There are new working papers from OxCARRE out, to be found here [oxcarre.ox.ac.uk]
Heterogeneous Vertical Tax Externalities, Capital Mobility, and the Fiscal Advantage of Natural Resources
Fidel Perez-Sebastian (University of Alicante / Hull), Ohad Raveh (OxCARRE) and Yaniv Reingewertz (University of Haifa)
Mining closure, gender and employment reallocations: the case of UK coal mines
Fernando M. Aragon (Simon Fraser University), Juan Pablo Rud (Royal Holloway) and Gerhard Toews (OxCARRE)
The impact of windfalls: Firm selection, trade and welfare
Gry Østenstad (Buskerud and Vestfold University College and University of Oslo) and Wessel N. Vermeulen (OxCARRE)
Commodity Price Shocks, Growth and Structural Transformation in Low-Income Countries
Thomas McGregor (OxCARRE)
Heterogeneous Vertical Tax Externalities, Capital Mobility, and the Fiscal Advantage of Natural Resources
Fidel Perez-Sebastian (University of Alicante / Hull), Ohad Raveh (OxCARRE) and Yaniv Reingewertz (University of Haifa)
How do state tax rates respond to federal tax shocks? This paper presents a novel mechanism of heterogeneous vertical tax externalities across levels of fiscal advantage, showing that tax increases can be expansionary - even without their reinvestment. States rich with natural resources have a fiscal advantage in the inter-state competition over production factors which allows them to respond better to changes in federal taxes and, consequently, attract capital from other parts of the nation. We add heterogeneity in fiscal advantage levels to an otherwise standard model of vertical tax externalities and horizontal tax competition; the model shows that, irrespective of federal redistribution, the contractionary effect of a federal tax increase can be overturned in states with high fiscal advantage, through an increase in their tax base. Using the case of the U.S., and narrative-based measured federal tax shocks a-la Romer and Romer (2010), we provide empirical evidence for the various aspects of this mechanism. Specifically, our lower-bound estimates indicate that, controlling for federal transfers, a 1% increase in the GDP share of capital-related federal taxes at the beginning of a year increases the growth in the per capita tax base by approximately 1.6% in high fiscal advantage states at the end of it, on average.available here [pdf, oxcarre.ox.ac.uk
Mining closure, gender and employment reallocations: the case of UK coal mines
Fernando M. Aragon (Simon Fraser University), Juan Pablo Rud (Royal Holloway) and Gerhard Toews (OxCARRE)

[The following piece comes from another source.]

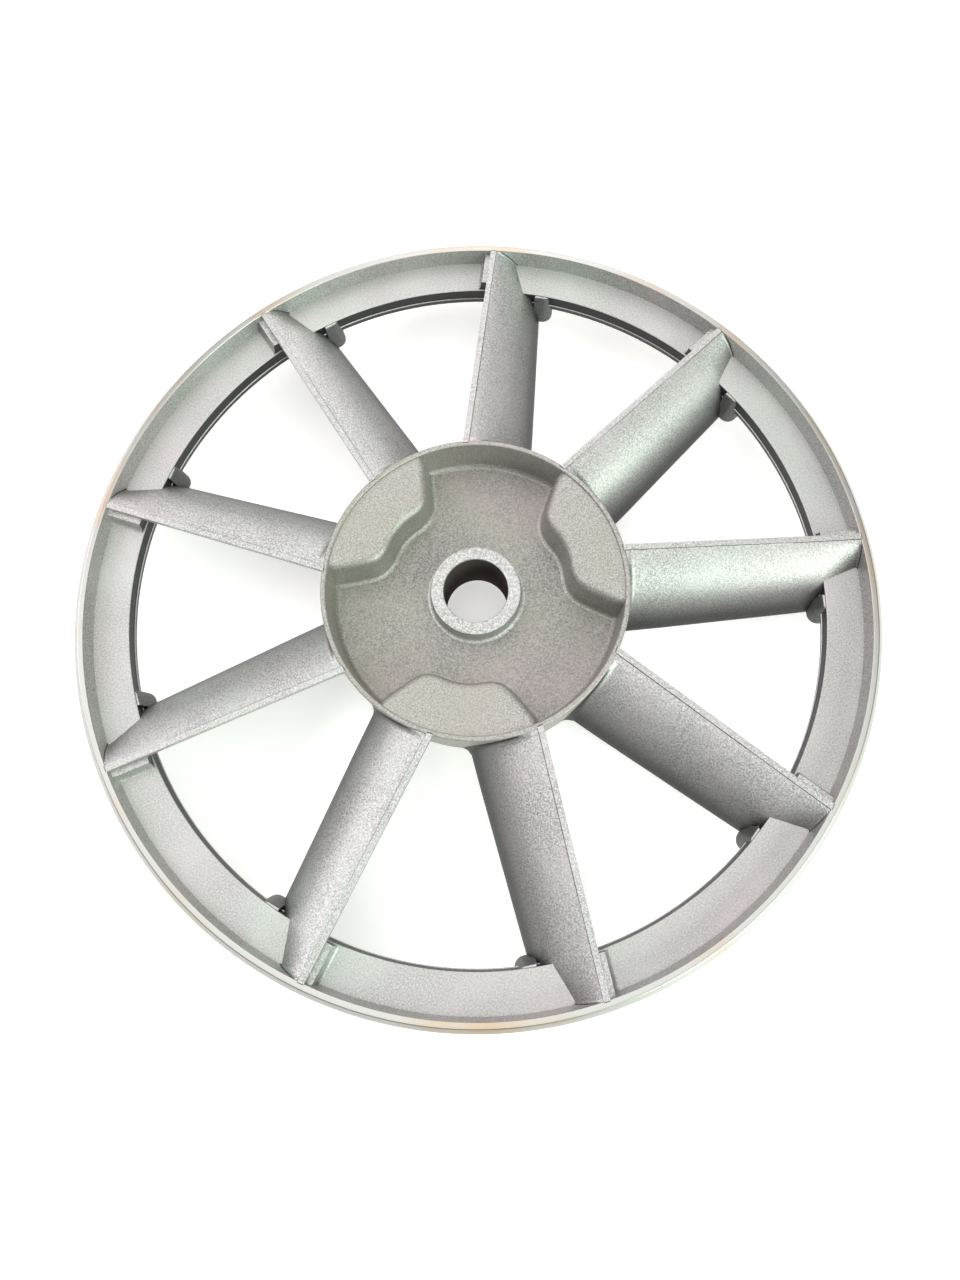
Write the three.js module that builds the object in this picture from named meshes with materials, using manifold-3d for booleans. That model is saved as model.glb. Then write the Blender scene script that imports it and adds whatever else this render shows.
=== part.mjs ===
// Fan-bladed flywheel of a belt-driven air compressor: one aluminium casting, laid out as its
// named regions. Units are millimetres. The bore is the Z axis, the bladed front faces +Z, and
// the back end of the bore collar lies at Z = 0.
import * as THREE from 'three';
import { mergeVertices } from 'three/addons/utils/BufferGeometryUtils.js';
import Module from 'manifold-3d';

// ---- driving dimensions ----
const GAP = 0.3; // clearance that keeps neighbouring regions separate solids
const CURVED_GAP = 0.8; // the same where a flat-faced end meets the round hub wall
const SIDE_GAP = 0.4; // the same along the curved faces of a blade
const BLADES = 9;
const BOSSES = 3;
const BLADE_PITCH = (2 * Math.PI) / BLADES;
const FIRST_BLADE = Math.PI / 2; // radial direction that blade 1 is parallel to

const FRONT_Z = 38.5; // machined front face of the rim
const RIM_WIDTH = 27;
const RIM_OUTER_R = 152.4;
const RIM_LIP_R = 148.8; // inner wall at the front and back edges
const RIM_WEB_R = 147.8; // inner wall where the flange meets it
const RIM_CHAMFER = 1.5;
const GROOVES = 6; // V-ribbed belt, J section
const GROOVE_PITCH = 2.34;
const GROOVE_DEPTH = 1.8;
const GROOVE_LAND = 0.1; // flat beside each side of a groove, as a share of the pitch

const FLANGE_DROP = 8.5; // from the rim's front face down to the flange
const FLANGE_THICKNESS = 9.5;
const FLANGE_INNER_R = 133.9;
const PAD_R = 4; // round-ended pad under the flange, against the deep side of each blade
const PAD_OFFSET = -12.5;
const PAD_DEPTH = 25.5; // from the rim's front face to the pad's back
const PAD_OVERLAP = 4; // how far the pad reaches up into the flange
const PAD_END_R = 146; // the pad's square end, just inside the rim

const BLADE_DEPTH = 26;
const BLADE_THICKNESS = 3.2;
const LAND_INNER = 10; // the flat land along each crest, as offsets from the blade's radial line
const LAND_OUTER = 12.3;
const LAND_STEP = 0.4;
const CREST_WALL = 2.6; // height of the wall behind the crest, down to the plate's back
const LEDGE_WIDTH = 3.7; // stepped foot behind the crest, above the flange
const LEDGE_DROP = 2.7;
const LEDGE_FLAT = 2.2;

const HUB_TOP_Z = FRONT_Z + 2;
const HUB_OUTER_R = 58.8;
const HUB_WALL = 2; // at the ring's top and at the skirt's back edge
const HUB_SKIRT_ROOT = 4; // thickness of the skirt where it leaves the floor
const HUB_DRAFT = 1.2; // how far the outer wall leans in from top to bottom
const HUB_FLOOR_DROP = 18; // from the ring's top down to the floor
const HUB_FLOOR_THICKNESS = 6;
const HUB_FLOOR_R = 55.4;
const BOSS_TOP_DROP = 1; // from the ring's top down to the bosses
const BOSS_DRAFT = 1.5;

const COLLAR_R = 17.5;
const COLLAR_TOP_DROP = 8.2; // from the rim's front face
const BORE_R = 12.5;
const COLLAR_CHAMFER = 0.6;

// ---- derived sizes ----
const RIM_BACK_Z = FRONT_Z - RIM_WIDTH;
const FLANGE_TOP_Z = FRONT_Z - FLANGE_DROP;
const FLANGE_BACK_Z = FLANGE_TOP_Z - FLANGE_THICKNESS;
const PAD_BACK_Z = FRONT_Z - PAD_DEPTH;
const HUB_FLOOR_Z = HUB_TOP_Z - HUB_FLOOR_DROP;
const HUB_BACK_Z = FRONT_Z - BLADE_DEPTH;
const BOSS_TOP_Z = HUB_TOP_Z - BOSS_TOP_DROP;
const REACH = 30; // sideways reach of the cut that trims one end of a flange segment
const OVERRUN = 6; // how far cuts run past what they trim

// ---- facets ----
const RIM_SEGMENTS = 64;
const HUB_SEGMENTS = 60;
const COLLAR_SEGMENTS = 48;
const FLANGE_SEGMENTS = 12;
const PAD_SEGMENTS = 6;
const SECTION_STEPS = 8; // along the front surface of a blade's section
const BACKED_STEPS = 4; // how many of those lie above the flange
const BOSS_ARC_STEPS = 8;
const WELD_DISTANCE = 1e-4;

// ---- materials ----
const castGrey = { color: 0xb4b6b2, roughness: 0.62, metalness: 0.85 };
const bladeGrey = { color: 0xb0b3ae, roughness: 0.6, metalness: 0.85 };
const hubGrey = { color: 0xa5a49f, roughness: 0.68, metalness: 0.85 };
const turnedGrey = { color: 0xd6d7d6, roughness: 0.3, metalness: 0.95 };

// ---- solids ----
const wasm = await Module();
wasm.setup();

function toSolid(geometry) {
  const bare = geometry.clone();
  bare.deleteAttribute('normal');
  bare.deleteAttribute('uv');
  const merged = mergeVertices(bare, WELD_DISTANCE);
  return new wasm.Manifold(new wasm.Mesh({
    numProp: 3,
    vertProperties: new Float32Array(merged.attributes.position.array),
    triVerts: new Uint32Array(merged.index.array),
  }));
}

function toGeometry(solid) {
  const mesh = solid.getMesh();
  const geometry = new THREE.BufferGeometry();
  geometry.setAttribute('position', new THREE.BufferAttribute(mesh.vertProperties, 3));
  geometry.setIndex(new THREE.BufferAttribute(mesh.triVerts, 1));
  return geometry;
}

// A profile of [radius, height] points, turned about Z. The points run anticlockwise.
function turned(profile, segments) {
  const points = [...profile, profile[0]].map(([radius, height]) => new THREE.Vector2(radius, height));
  return new THREE.LatheGeometry(points, segments).rotateX(Math.PI / 2);
}

// A closed solid through two or more rings of points with matching counts.
function loft(rings) {
  const count = rings[0].length;
  const positions = rings.flat().flatMap((point) => point.toArray());
  const indices = [];
  for (let ring = 0; ring + 1 < rings.length; ring += 1) {
    for (let i = 0; i < count; i += 1) {
      const a = ring * count + i;
      const b = ring * count + ((i + 1) % count);
      indices.push(a, b, b + count, a, b + count, a + count);
    }
  }
  const outline = rings[0].map((point) => new THREE.Vector2(point.y, point.z));
  const last = (rings.length - 1) * count;
  for (const [a, b, c] of THREE.ShapeUtils.triangulateShape(outline, [])) {
    indices.push(a, c, b, last + a, last + b, last + c);
  }
  const geometry = new THREE.BufferGeometry();
  geometry.setAttribute('position', new THREE.Float32BufferAttribute(positions, 3));
  geometry.setIndex(indices);
  return geometry;
}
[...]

This paper examines the heterogenous effect of mining shocks on local employment, by gender. Using the closure of coal mines in UK starting in mid 1980s, we find evidence of substitution of male for female workers in the manufacturing sector. Mine closures increase number of male manufacturing workers but decrease, in absolute and relative terms, number of female manufacturing workers. We document a similar, though smaller, effect in the service sector. This substitution effect has been overlooked in the debate of local impacts of extractive industries, but it is likely to occur in the context of other male-dominated industries. We also find that mine closures led to persistent reductions in population size and participation ratesavailable here [pdf, oxcarre.ox.ac.uk]
The impact of windfalls: Firm selection, trade and welfare
Gry Østenstad (Buskerud and Vestfold University College and University of Oslo) and Wessel N. Vermeulen (OxCARRE)

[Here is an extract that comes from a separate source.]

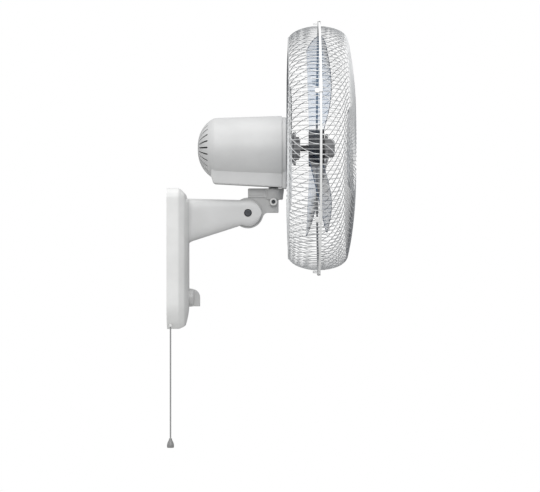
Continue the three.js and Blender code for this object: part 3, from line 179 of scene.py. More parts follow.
def body(name, *patches, sharp=35):
    """One mesh object from patches in millimetres, with doubles welded, faces turned out and edges over the
    angle kept crisp."""
    points, faces, start = [], [], 0
    for at, corners in patches:
        points.append(at)
        faces += [[k + start for k in face] for face in corners]
        start += len(at)
    mesh = bpy.data.meshes.new(name)
    mesh.from_pydata((np.concatenate(points) * MM).tolist(), [], faces)
    work = bmesh.new()
    work.from_mesh(mesh)
    bmesh.ops.remove_doubles(work, verts=work.verts, dist=2e-6)
    bmesh.ops.dissolve_degenerate(work, edges=work.edges, dist=1e-7)
    bmesh.ops.recalc_face_normals(work, faces=work.faces)
    work.to_mesh(mesh)
    work.free()
    obj = bpy.data.objects.new(name, mesh)
    bpy.context.scene.collection.objects.link(obj)
    return shade(obj, sharp)


def shade(obj, sharp=35):
    """Smooth shading that breaks at edges over the angle."""
    obj.data.shade_smooth()
    obj.data.set_sharp_from_angle(angle=math.radians(sharp))
    return obj


def carve(target, tool, operation="DIFFERENCE"):
    """Cuts a closed mesh with another, or joins the two, bakes the result and removes the tool."""
    step = target.modifiers.new("carve", "BOOLEAN")
    step.operation, step.solver, step.object = operation, "MANIFOLD", tool
    done = target.evaluated_get(bpy.context.evaluated_depsgraph_get())
    mesh = bpy.data.meshes.new_from_object(done)
    if len(mesh.polygons) < 4:
        raise RuntimeError(f"{target.name}: nothing is left after {operation.lower()} with {tool.name}")
    target.modifiers.clear()
    old, target.data = target.data, mesh
    bpy.data.meshes.remove(old)
    bpy.data.objects.remove(tool)
    return shade(target)


def rod(axis, at, low, high, radius, sides=48):
    """A round rod along an axis, to cut or to add."""
    return body("rod", lathe([(low, 0), (low, radius), (high, radius), (high, 0)], axis, at, sides))


def tube(name, radius, rounding, runs):
    """Round wires of that radius as one curve object, each along a run of points in millimetres."""
    line = bpy.data.curves.new(name, "CURVE")
    line.dimensions, line.bevel_depth, line.bevel_resolution = "3D", radius * MM, rounding
    for run in runs:
        spline = line.splines.new("POLY")
        spline.points.add(len(run) - 1)
        spline.points.foreach_set("co", np.c_[run * MM, np.ones(len(run))].ravel())
    obj = bpy.data.objects.new(name, line)
    bpy.context.scene.collection.objects.link(obj)
    return obj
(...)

We ask how a small open economy with heterogeneous firms responds to a resource windfall. A resource windfall boosts demand but also affects wages such that production costs increase. The result is a higher number of firms and renewed selection among firms: New firms at the lower end of the productivity continuum can produce for the domestic market, while only the most productive firms continue to export. While the share of firms that sell traded varieties decreases, the average productivity of exporting firms increases. The increase in the number of varieties following the increase in the number of firms and the inflow of additional imports implies that there is an increase in aggregate welfare over and above the direct windfall gain. We provide analysis in a model with two types of labor. The windfall causes a reallocation of labor types and a change in relative wages, thereby implying different welfare outcomes for each type of labor and the possibility of rising inequality.available here [pdf, oxcarre.ox.ac.uk]

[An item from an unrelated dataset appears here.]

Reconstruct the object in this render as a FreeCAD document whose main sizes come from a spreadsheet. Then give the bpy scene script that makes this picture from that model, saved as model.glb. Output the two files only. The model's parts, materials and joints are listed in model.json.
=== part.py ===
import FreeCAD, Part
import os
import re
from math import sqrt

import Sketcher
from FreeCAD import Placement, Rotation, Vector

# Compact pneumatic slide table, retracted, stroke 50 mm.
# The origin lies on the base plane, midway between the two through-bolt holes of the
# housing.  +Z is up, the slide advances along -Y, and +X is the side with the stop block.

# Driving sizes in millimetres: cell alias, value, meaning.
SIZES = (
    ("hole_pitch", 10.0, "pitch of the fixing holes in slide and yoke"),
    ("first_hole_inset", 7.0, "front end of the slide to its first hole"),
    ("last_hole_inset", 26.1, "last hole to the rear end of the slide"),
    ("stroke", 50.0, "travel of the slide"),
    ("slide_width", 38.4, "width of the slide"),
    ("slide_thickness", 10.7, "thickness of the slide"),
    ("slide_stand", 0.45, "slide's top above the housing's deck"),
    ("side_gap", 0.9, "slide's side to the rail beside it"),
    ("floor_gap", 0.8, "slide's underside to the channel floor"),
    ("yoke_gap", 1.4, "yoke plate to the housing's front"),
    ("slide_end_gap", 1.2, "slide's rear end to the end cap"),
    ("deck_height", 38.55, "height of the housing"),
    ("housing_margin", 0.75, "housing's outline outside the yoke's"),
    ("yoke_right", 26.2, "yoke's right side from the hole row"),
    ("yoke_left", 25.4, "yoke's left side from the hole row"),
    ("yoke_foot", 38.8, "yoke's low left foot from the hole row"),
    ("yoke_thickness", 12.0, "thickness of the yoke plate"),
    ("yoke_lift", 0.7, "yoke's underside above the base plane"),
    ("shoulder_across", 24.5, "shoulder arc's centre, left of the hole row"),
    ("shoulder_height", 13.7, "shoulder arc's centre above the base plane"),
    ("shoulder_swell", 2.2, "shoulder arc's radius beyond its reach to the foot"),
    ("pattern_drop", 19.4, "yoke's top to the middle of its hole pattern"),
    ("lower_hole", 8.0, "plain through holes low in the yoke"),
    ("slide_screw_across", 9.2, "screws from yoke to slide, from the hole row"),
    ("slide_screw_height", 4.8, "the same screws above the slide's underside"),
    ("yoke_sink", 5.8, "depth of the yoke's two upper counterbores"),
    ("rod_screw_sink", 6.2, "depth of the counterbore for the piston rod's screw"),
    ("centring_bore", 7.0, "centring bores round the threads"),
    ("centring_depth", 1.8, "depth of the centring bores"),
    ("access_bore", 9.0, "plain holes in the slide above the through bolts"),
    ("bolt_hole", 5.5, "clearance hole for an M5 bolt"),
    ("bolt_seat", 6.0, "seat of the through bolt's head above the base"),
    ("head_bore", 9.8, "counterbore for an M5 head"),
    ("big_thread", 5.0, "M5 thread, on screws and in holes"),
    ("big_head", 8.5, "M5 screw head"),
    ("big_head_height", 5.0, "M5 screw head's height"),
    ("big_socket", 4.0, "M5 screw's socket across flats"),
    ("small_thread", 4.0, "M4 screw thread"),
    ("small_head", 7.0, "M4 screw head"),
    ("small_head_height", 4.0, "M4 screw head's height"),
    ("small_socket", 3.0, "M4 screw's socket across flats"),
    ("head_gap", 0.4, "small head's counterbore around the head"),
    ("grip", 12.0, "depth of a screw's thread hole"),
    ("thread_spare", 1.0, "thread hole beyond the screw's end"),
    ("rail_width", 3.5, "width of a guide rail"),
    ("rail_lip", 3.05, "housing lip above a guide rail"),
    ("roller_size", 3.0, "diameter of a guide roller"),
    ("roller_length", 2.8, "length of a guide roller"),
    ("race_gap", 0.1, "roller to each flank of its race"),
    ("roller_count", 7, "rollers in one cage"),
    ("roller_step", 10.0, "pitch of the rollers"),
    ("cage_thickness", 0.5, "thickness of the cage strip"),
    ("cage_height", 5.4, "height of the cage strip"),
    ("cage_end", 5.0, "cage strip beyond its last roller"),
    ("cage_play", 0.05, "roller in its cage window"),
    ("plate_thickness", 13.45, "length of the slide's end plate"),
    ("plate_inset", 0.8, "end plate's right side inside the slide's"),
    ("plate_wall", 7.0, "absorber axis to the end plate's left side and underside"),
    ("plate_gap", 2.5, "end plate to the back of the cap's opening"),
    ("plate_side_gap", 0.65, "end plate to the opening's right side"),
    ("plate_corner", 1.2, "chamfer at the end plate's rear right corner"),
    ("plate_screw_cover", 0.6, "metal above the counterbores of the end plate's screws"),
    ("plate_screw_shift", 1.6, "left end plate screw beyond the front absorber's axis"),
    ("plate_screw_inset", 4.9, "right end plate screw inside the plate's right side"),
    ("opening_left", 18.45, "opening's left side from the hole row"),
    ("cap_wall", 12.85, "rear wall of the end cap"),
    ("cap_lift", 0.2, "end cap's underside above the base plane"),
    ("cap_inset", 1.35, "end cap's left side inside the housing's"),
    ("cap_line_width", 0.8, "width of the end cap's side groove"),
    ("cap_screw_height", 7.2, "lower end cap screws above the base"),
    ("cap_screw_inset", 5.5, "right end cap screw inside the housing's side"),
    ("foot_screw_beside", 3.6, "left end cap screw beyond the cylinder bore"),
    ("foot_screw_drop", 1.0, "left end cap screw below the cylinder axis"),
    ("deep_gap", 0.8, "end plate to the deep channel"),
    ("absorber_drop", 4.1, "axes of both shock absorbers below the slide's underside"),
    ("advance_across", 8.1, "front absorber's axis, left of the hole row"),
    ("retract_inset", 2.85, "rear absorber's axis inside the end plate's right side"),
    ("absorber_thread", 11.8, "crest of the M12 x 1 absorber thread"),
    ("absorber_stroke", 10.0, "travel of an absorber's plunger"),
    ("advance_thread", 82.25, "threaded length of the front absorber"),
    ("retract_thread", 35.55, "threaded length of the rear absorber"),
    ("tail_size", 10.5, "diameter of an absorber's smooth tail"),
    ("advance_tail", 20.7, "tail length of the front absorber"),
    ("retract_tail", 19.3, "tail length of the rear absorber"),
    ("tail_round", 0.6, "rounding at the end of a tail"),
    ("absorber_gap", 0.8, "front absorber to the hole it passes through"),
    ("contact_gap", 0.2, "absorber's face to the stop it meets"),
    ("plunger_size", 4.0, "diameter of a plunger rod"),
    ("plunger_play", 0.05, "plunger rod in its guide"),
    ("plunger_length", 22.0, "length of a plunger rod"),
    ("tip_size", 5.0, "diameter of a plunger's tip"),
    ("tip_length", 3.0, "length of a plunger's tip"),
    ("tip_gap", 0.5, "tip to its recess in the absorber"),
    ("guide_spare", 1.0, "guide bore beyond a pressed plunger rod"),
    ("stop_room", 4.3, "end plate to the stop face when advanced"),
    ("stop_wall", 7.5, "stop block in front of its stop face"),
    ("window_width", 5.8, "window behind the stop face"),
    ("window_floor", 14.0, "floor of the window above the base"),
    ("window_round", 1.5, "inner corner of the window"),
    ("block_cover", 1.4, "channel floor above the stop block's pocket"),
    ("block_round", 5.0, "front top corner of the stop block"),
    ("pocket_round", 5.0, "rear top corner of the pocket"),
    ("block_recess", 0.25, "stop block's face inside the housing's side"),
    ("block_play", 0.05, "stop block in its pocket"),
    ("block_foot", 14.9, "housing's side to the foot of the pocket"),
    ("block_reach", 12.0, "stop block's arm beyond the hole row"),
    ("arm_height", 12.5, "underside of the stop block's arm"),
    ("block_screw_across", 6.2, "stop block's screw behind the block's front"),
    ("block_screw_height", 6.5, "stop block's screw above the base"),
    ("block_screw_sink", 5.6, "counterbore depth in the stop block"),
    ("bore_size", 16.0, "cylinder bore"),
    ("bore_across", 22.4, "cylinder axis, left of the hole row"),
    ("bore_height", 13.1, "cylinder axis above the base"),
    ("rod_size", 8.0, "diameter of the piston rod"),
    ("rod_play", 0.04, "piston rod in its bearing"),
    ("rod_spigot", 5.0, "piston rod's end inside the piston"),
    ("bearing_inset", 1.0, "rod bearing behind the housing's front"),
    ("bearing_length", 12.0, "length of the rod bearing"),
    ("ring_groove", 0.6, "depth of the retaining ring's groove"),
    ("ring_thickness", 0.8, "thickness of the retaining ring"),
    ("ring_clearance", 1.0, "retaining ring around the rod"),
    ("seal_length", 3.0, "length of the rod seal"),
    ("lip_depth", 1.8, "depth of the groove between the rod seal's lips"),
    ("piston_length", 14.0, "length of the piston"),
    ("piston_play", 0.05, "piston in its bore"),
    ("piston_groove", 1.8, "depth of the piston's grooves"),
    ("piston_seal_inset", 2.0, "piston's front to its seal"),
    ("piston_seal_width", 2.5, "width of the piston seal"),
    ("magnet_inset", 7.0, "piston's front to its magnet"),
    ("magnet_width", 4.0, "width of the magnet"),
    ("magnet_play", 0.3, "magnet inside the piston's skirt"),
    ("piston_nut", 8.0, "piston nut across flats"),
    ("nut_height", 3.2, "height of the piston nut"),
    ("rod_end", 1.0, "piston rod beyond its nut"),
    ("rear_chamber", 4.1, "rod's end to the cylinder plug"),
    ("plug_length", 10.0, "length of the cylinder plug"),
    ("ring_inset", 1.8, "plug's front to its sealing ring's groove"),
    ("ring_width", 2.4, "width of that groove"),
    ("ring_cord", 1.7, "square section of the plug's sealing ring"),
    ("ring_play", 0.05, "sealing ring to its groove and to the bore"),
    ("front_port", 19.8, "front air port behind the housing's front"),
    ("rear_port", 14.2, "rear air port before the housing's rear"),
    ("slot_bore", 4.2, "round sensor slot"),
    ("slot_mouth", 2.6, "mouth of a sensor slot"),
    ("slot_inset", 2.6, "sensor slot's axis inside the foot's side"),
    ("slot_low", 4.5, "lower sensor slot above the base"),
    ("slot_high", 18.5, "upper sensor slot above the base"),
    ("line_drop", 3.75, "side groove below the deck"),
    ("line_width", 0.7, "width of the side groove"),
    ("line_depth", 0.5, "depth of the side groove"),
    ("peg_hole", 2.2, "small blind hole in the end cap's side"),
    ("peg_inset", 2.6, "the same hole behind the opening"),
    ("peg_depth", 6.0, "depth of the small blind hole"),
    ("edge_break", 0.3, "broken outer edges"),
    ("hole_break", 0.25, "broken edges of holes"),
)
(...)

Commodity Price Shocks, Growth and Structural Transformation in Low-Income Countries
Thomas McGregor (OxCARRE)
This paper uses a panel-VAR approach to estimate both the dynamic and structural macroeconomic response of resource-rich, low-income countries to global commodity price shocks. I use a Block recursive ordering, as well as a simple Choleski decomposition, to identify structural commodity price shocks for a set of developing countries. The Block recursive identification strategy assumes only that global macroeconomic conditions do not respond to individual low-income country conditions contemporaneously. The results suggest that a one standard deviation increase in commodity prices (around 19% on average) raises per capita income levels, government spending and investment in developing countries by 0.03%-0.05%. Commodity price shocks also result in significant transformation of these economies, with the share of value-added in manufacturing contracting by 0.25 percentage points; although within this, the share of value-added in agricultural manufactures, for example, expands by around 1.5 percentage points. Whilst these effects may appear small, they represent the effect of exogenous commodity price shocks that are not due to changes in aggregate demand or global financial conditions. Taken together, these results present a more nuanced picture of the ’resource curse’ in poor countries. Whilst per capital income levels are positively affected by resource booms, the potential for deindustrialisation, particularly in export oriented manufacturing sectors, does exist. The channel through which this link operates appears to be the real exchange rate, with resource booms leading to appreciation pressures. To illustrate these results, I simulate the impact of the recent oil price collapse on the Nigerian economy.